9. En statuant ainsi, sans procéder, comme il le lui était demandé, à l'actualisation de l'indemnité allouée en réparation des préjudices de la victime en fonction du taux de conversion de la devise étrangère au jour de sa décision, la cour d'appel a violé le principe susvisé.
Portée et conséquences de la cassation
10. La cassation des chefs de dispositif infirmant la décision sur la perte de gains professionnels temporaires, l'assistance par une tierce personne temporaire, la perte de gains professionnels futurs et l'assistance par une tierce personne permanente et fixant ces préjudices aux sommes de 25 193,46 euros au titre de la perte de gains professionnels temporaire, 13 782 euros au titre de l'assistance par une tierce personne temporaire, 51 045,60 euros au titre de la perte de gains professionnels futurs et 117 946,24 euros au titre de l'assistance par une tierce personne permanente, et allouant ces sommes à M. [S] que le Fonds de garantie des victimes des actes de terrorisme et d'autres infractions devra lui verser n'emporte pas celle des chefs de dispositif de l'arrêt condamnant le Fonds de garantie des victimes des actes de terrorisme et d'autres infractions au paiement d'une somme en application de l'article 700 du code de procédure civile et disant que les dépens, en ce compris les frais d'expertise, seront supportés par l'Etat, justifiés par d'autres dispositions de l'arrêt non remises en cause.

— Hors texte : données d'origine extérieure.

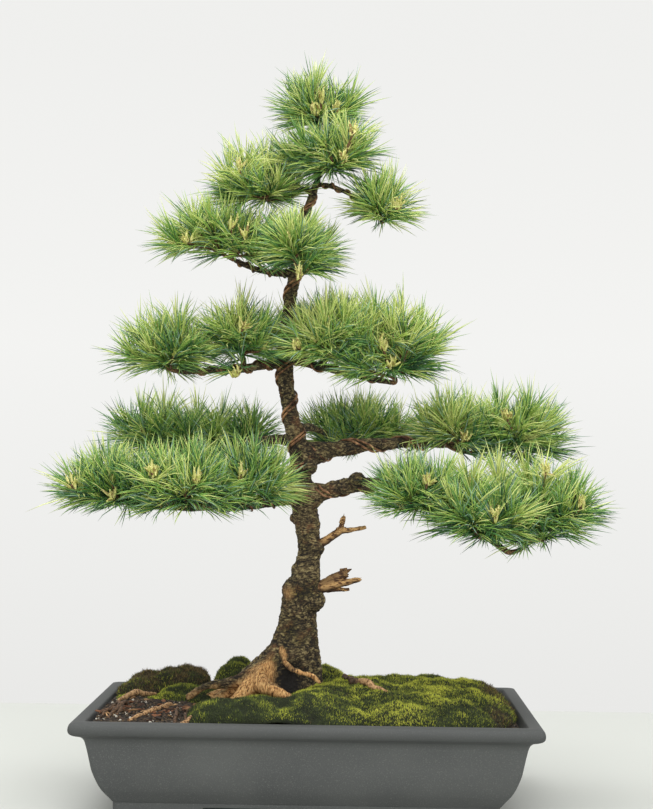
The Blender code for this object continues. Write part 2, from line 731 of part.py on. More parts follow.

PAR CES MOTIFS, et sans qu'il y ait lieu de statuer sur les autres griefs du pourvoi, la Cour :
CASSE ET ANNULE, mais seulement en ce qu'il infirme la décision et fixe les préjudices de M. [S] aux sommes de 25 193,46 euros au titre de la perte de gains professionnels temporaire, 13 782 euros au titre de l'assistance par une tierce personne temporaire, 51 045,60 euros au titre de la perte de gains professionnels futurs et 117 946,24 euros au titre de l'assistance par une tierce personne permanente, alloue ces sommes à M. [S] et dit que le Fonds de garantie des victimes des actes de terrorisme et d'autres infractions devra les lui verser, l'arrêt rendu le 25 mai 2023, entre les parties, par la cour d'appel de Nîmes ;
Remet, sur ces points, l'affaire et les parties dans l'état où elles se trouvaient avant cet arrêt et les renvoie devant la cour d'appel de Montpellier ;
Laisse les dépens à la charge du Trésor public ;
En application de l'article 700 du code de procédure civile, condamne le Fonds de garantie des victimes des actes de terrorisme et d'autres infractions à payer à M. [S] la somme de 3 000 euros ;
Dit que sur les diligences du procureur général près la Cour de cassation, le présent arrêt sera transmis pour être transcrit en marge ou à la suite de l'arrêt partiellement cassé ;
Ainsi fait et jugé par la Cour de cassation, deuxième chambre civile, et prononcé publiquement le dix-neuf juin deux mille vingt-cinq par mise à disposition de l'arrêt au greffe de la Cour, les parties ayant été préalablement avisées dans les conditions prévues au deuxième alinéa de l'article 450 du code de procédure civile.